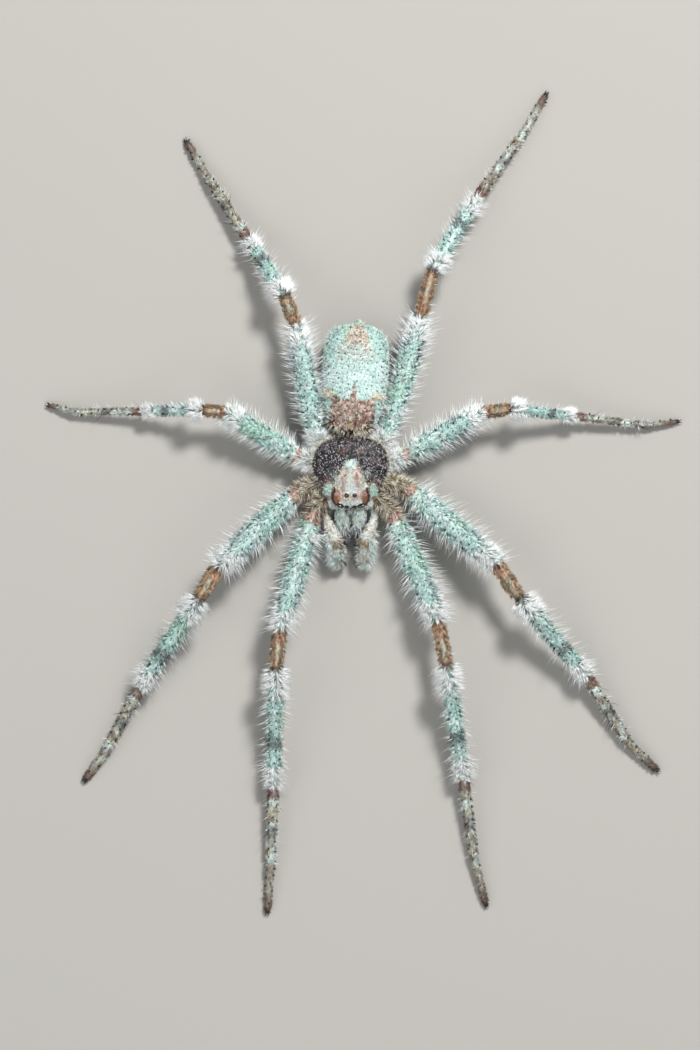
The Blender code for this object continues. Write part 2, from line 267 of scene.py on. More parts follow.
@dataclass
class Limb:
    """A length of the body: a course of joints with an oval section all along it.

    The stations hold distance along the course, half width and half height, in mm.
    """

    joints: Array
    stations: Array
    power: float = 2.0
    under: float = 1.0
    round_off: float = 0.35
    ring_step: float = 0.45
    sides: int = 24

    def __post_init__(self) -> None:
        """Work out the spans between the joints."""
        spans = np.diff(self.joints, axis=0)
        self.span_lengths = np.linalg.norm(spans, axis=1)
        self.runs = unit(spans)
        self.starts = np.concatenate(([0.0], np.cumsum(self.span_lengths)))
        self.length = float(self.starts[-1])

    def on_course(self, along: Array) -> Array:
        """Give points of the course, straight on past its ends.

        Args:
            along: distances along the course, in mm.

        Returns:
            A point for each distance.
        """
        inner = np.clip(along, 0.0, self.length)
        points = np.stack([np.interp(inner, self.starts, self.joints[:, axis])
                           for axis in range(3)], axis=-1)
        over = (along - inner)[..., None]
        return points + over * np.where(over < 0.0, self.runs[0], self.runs[-1])

    def centre(self, along: Array) -> Array:
        """Give points of the course with its corners rounded off."""
        shifts = np.linspace(-self.round_off, self.round_off, 7)
        return np.mean([self.on_course(along + shift) for shift in shifts], axis=0)

    def axes(self, along: Array, reach: float) -> tuple[Array, ...]:
        """Give the course's direction, and those across it and up from it.

        Args:
            along: distances along the course, in mm.
            reach: how far to both sides the direction is judged, in mm.

        Returns:
            The three directions, each with one row for each distance.
        """
        run = unit(self.centre(along + reach) - self.centre(along - reach))
        across = unit(np.cross(run, UP))
        return run, across, np.cross(across, run)

    def half_sizes(self, along: Array) -> tuple[Array, Array]:
        """Give the half width and half height of the section at places along.

        Args:
            along: distances along the course, in mm.

        Returns:
            The half widths and the half heights, in mm.
        """
        distance = self.stations[:, 0]
        wide = np.interp(along, distance, self.stations[:, 1])
        high = np.interp(along, distance, self.stations[:, 2])
        return wide, high

    def locate(self, points: Array) -> Place:
        """Find where points lie on the limb.

        Args:
            points: places in mm, one row each.

        Returns:
            Their places along and around the limb. A measure of 1 is on its surface.
        """
        best = np.full(len(points), 1e18)
        along = np.zeros(len(points))
        span = np.zeros(len(points), int)
        for number, (start, run, size) in enumerate(
                zip(self.joints, self.runs, self.span_lengths)):
            reach = np.clip((points - start) @ run, 0.0, size)
            gap = np.linalg.norm(points - start - reach[:, None] * run, axis=1)
            closer = gap < best
            best[closer] = gap[closer]
            along[closer] = self.starts[number] + reach[closer]
            span[closer] = number
        run, across, upward = self.axes(along, 0.2)
        offset = points - self.centre(along)
        side = np.sum(offset * across, axis=1)
        rise = np.sum(offset * upward, axis=1)
        over = np.abs(np.sum(offset * run, axis=1))
        wide, high = self.half_sizes(along)
        high = np.where(rise < 0.0, high * self.under, high)
        measure = np.sqrt((side / wide) ** 2 + (rise / high) ** 2 + (over / wide) ** 2)
        share = (along - self.starts[span]) / self.span_lengths[span]
        return Place(along, side, rise, measure, span, share, run, across)

    def add_to(self, bm: bmesh.types.BMesh) -> None:
        """Loft the limb as one closed body, ring by ring.

        Args:
            bm: the bmesh it is added to, in mm.
        """
        count = max(3, int(round(self.length / self.ring_step)) + 1)
        along = np.unique(np.concatenate((np.linspace(0.0, self.length, count),
                                          self.stations[:, 0])))
        centres = self.centre(along)
        _, across, upward = self.axes(along, 0.1)
        wide, high = self.half_sizes(along)
        angles = 2.0 * math.pi * np.arange(self.sides) / self.sides
        cosine, sine = np.cos(angles), np.sin(angles)
        over = np.sign(cosine) * np.abs(cosine) ** (2.0 / self.power)
        lift = np.sign(sine) * np.abs(sine) ** (2.0 / self.power)
        lift = np.where(lift < 0.0, lift * self.under, lift)
        first = bmesh.ops.create_circle(bm, segments=self.sides, radius=1.0)
        verts = first["verts"]
        edges = list({edge for vert in verts for edge in vert.link_edges})
        caps = [list(verts)]
        for number in range(len(along)):
            if number:
                made = bmesh.ops.extrude_edge_only(bm, edges=edges)["geom"]
                fresh = {item for item in made if isinstance(item, bmesh.types.BMVert)}
                edges = [item for item in made if isinstance(item, bmesh.types.BMEdge)
                         and set(item.verts) <= fresh]
                verts = [next(edge.other_vert(vert) for edge in vert.link_edges
                              if edge.other_vert(vert) in fresh) for vert in verts]
            for step, vert in enumerate(verts):
                vert.co = (centres[number] + across[number] * over[step] * wide[number]
                           + upward[number] * lift[step] * high[number])
        caps.append(list(verts))
        for cap in caps:
            bm.faces.new(cap)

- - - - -

▶ **Stated problem**
Reproduce every line of the material above exactly.

▶ **Answer to this problem**
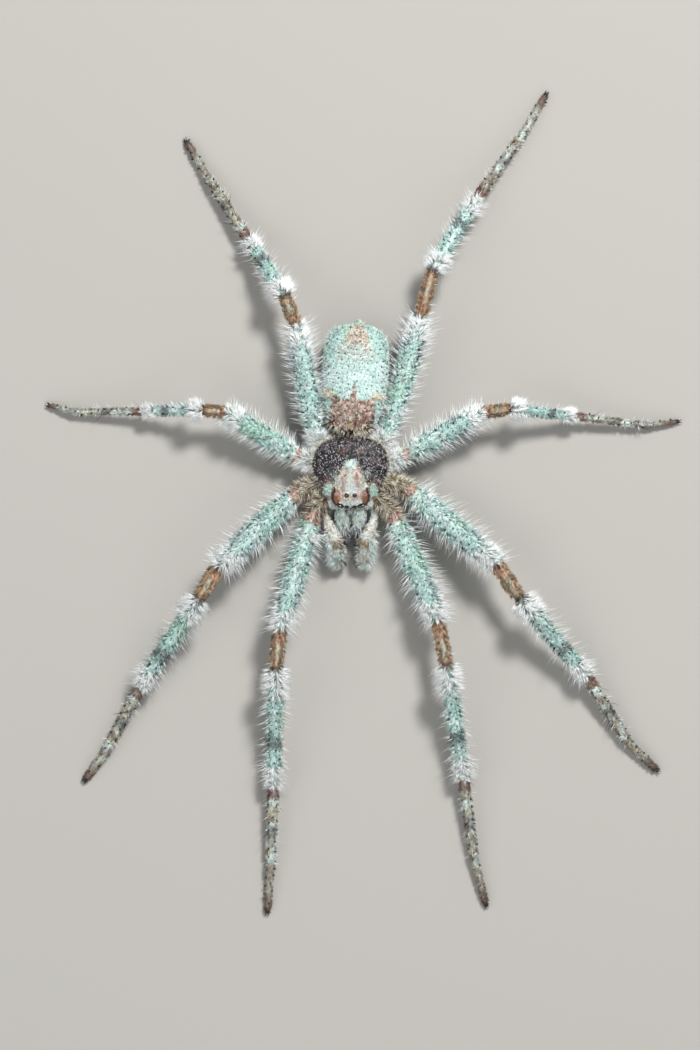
The Blender code for this object continues. Write part 2, from line 267 of scene.py on. More parts follow.
@dataclass
class Limb:
    """A length of the body: a course of joints with an oval section all along it.

    The stations hold distance along the course, half width and half height, in mm.
    """

    joints: Array
    stations: Array
    power: float = 2.0
    under: float = 1.0
    round_off: float = 0.35
    ring_step: float = 0.45
    sides: int = 24

    def __post_init__(self) -> None:
        """Work out the spans between the joints."""
        spans = np.diff(self.joints, axis=0)
        self.span_lengths = np.linalg.norm(spans, axis=1)
        self.runs = unit(spans)
        self.starts = np.concatenate(([0.0], np.cumsum(self.span_lengths)))
        self.length = float(self.starts[-1])

    def on_course(self, along: Array) -> Array:
        """Give points of the course, straight on past its ends.

        Args:
            along: distances along the course, in mm.

        Returns:
            A point for each distance.
        """
        inner = np.clip(along, 0.0, self.length)
        points = np.stack([np.interp(inner, self.starts, self.joints[:, axis])
                           for axis in range(3)], axis=-1)
        over = (along - inner)[..., None]
        return points + over * np.where(over < 0.0, self.runs[0], self.runs[-1])

    def centre(self, along: Array) -> Array:
        """Give points of the course with its corners rounded off."""
        shifts = np.linspace(-self.round_off, self.round_off, 7)
        return np.mean([self.on_course(along + shift) for shift in shifts], axis=0)

    def axes(self, along: Array, reach: float) -> tuple[Array, ...]:
        """Give the course's direction, and those across it and up from it.

        Args:
            along: distances along the course, in mm.
            reach: how far to both sides the direction is judged, in mm.

        Returns:
            The three directions, each with one row for each distance.
        """
        run = unit(self.centre(along + reach) - self.centre(along - reach))
        across = unit(np.cross(run, UP))
        return run, across, np.cross(across, run)

    def half_sizes(self, along: Array) -> tuple[Array, Array]:
        """Give the half width and half height of the section at places along.

        Args:
            along: distances along the course, in mm.

        Returns:
            The half widths and the half heights, in mm.
        """
        distance = self.stations[:, 0]
        wide = np.interp(along, distance, self.stations[:, 1])
        high = np.interp(along, distance, self.stations[:, 2])
        return wide, high

    def locate(self, points: Array) -> Place:
        """Find where points lie on the limb.

        Args:
            points: places in mm, one row each.

        Returns:
            Their places along and around the limb. A measure of 1 is on its surface.
        """
        best = np.full(len(points), 1e18)
        along = np.zeros(len(points))
        span = np.zeros(len(points), int)
        for number, (start, run, size) in enumerate(
                zip(self.joints, self.runs, self.span_lengths)):
            reach = np.clip((points - start) @ run, 0.0, size)
            gap = np.linalg.norm(points - start - reach[:, None] * run, axis=1)
            closer = gap < best
            best[closer] = gap[closer]
            along[closer] = self.starts[number] + reach[closer]
            span[closer] = number
        run, across, upward = self.axes(along, 0.2)
        offset = points - self.centre(along)
        side = np.sum(offset * across, axis=1)
        rise = np.sum(offset * upward, axis=1)
        over = np.abs(np.sum(offset * run, axis=1))
        wide, high = self.half_sizes(along)
        high = np.where(rise < 0.0, high * self.under, high)
        measure = np.sqrt((side / wide) ** 2 + (rise / high) ** 2 + (over / wide) ** 2)
        share = (along - self.starts[span]) / self.span_lengths[span]
        return Place(along, side, rise, measure, span, share, run, across)

    def add_to(self, bm: bmesh.types.BMesh) -> None:
        """Loft the limb as one closed body, ring by ring.

        Args:
            bm: the bmesh it is added to, in mm.
        """
        count = max(3, int(round(self.length / self.ring_step)) + 1)
        along = np.unique(np.concatenate((np.linspace(0.0, self.length, count),
                                          self.stations[:, 0])))
        centres = self.centre(along)
        _, across, upward = self.axes(along, 0.1)
        wide, high = self.half_sizes(along)
        angles = 2.0 * math.pi * np.arange(self.sides) / self.sides
        cosine, sine = np.cos(angles), np.sin(angles)
        over = np.sign(cosine) * np.abs(cosine) ** (2.0 / self.power)
        lift = np.sign(sine) * np.abs(sine) ** (2.0 / self.power)
        lift = np.where(lift < 0.0, lift * self.under, lift)
        first = bmesh.ops.create_circle(bm, segments=self.sides, radius=1.0)
        verts = first["verts"]
        edges = list({edge for vert in verts for edge in vert.link_edges})
        caps = [list(verts)]
        for number in range(len(along)):
            if number:
                made = bmesh.ops.extrude_edge_only(bm, edges=edges)["geom"]
                fresh = {item for item in made if isinstance(item, bmesh.types.BMVert)}
                edges = [item for item in made if isinstance(item, bmesh.types.BMEdge)
                         and set(item.verts) <= fresh]
                verts = [next(edge.other_vert(vert) for edge in vert.link_edges
                              if edge.other_vert(vert) in fresh) for vert in verts]
            for step, vert in enumerate(verts):
                vert.co = (centres[number] + across[number] * over[step] * wide[number]
                           + upward[number] * lift[step] * high[number])
        caps.append(list(verts))
        for cap in caps:
            bm.faces.new(cap)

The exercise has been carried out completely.